Особое значение для календарно-духовной литературы имеет сюжет о жертвоприношении. Почему традиционным сюжетом русского рождественского текста стали умирающие дети? Допустима ли детская жертва? Будет ли она принята Богом? Каково будет общество, положившее залогом спасения такую жертву? Эти трудные для сознания вопросы в этих текстах ставятся вновь и вновь.

В эпоху христианства сама мысль о необходимости такой жертвы затушевывалась, заменялась идеей «невинного агнца», посмертный путь которого – прямо в рай (поэтому так многочисленны рождественские тексты о погибающих от холода и голода невинных сиротах). Так или иначе, образ Жертвенного Ребенка был возрожден. Жертва здесь есть мерило ценности. А посему жертва является необходимой и важной категорией. Так, маленькая Катя (из рассказа В. Брюсова «Дитя и безумец») решила взять на себя жертвенную миссию «просит прощения за папу и маму», за их бездуховность, и необходимость поклониться родившемуся Христу.

«Благо тому, кто и сознательно жаждет того же», – заключает автор. А.И. Куприн в своих рождественских текстах также провозглашает эту истину и раскрывает фантасмагорию жизни: «Почему мы знаем? – может быть, безумцы иногда безмерно счастливее нас, здоровых людей». Или жертвенные действия Сашки (из «Ангелочка» Л. Андреева), проходящего путь от злобы «на чистеньких, красивых детей» до осознания божьих истин на «печальной, грешной и страждущей земле».

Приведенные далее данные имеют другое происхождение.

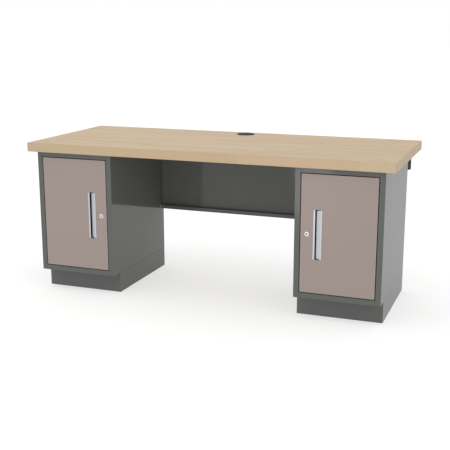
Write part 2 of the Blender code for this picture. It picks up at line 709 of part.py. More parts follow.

Смысл рождественского чуда в том, что в момент его свершения человеческая жизнь наполняется смыслом, возвращается утраченная надежда. Поэтому момент чуда почти всегда приходится на тяжелый, переломный этап в жизни человека. Не случайно при изображении кризисного состояния героя, в ситуации его молитвенного обращения к Богу, в качестве ведущей художественной оппозиции выступают понятия «жизнь» и «смерть» в свете православных представлений: смерть как конец жизненного пути и смерть как Чудо, избавление от страданий, искупление грехов, воцарение Правды.

Одно из ярких проявлений чуда – рождественская смерть, но не в привычном понимании, а чудо смерти (Ф. Достоевский «Мальчик у Христа на елке», Ф. Сологуб «Елкич» и многие другие).

Рождественская смерть символизирует переход в божественный мир, смерть не что иное, как рождение – в чем и заключен основной смысл Рождества.

Так, Рождественская смерть Елочки (из одноименного рассказа А.И. Куприна), которая завершает свою жизнь «царицей детского праздника», безусловно привлекательнее скучной и страшной жизни Сосны.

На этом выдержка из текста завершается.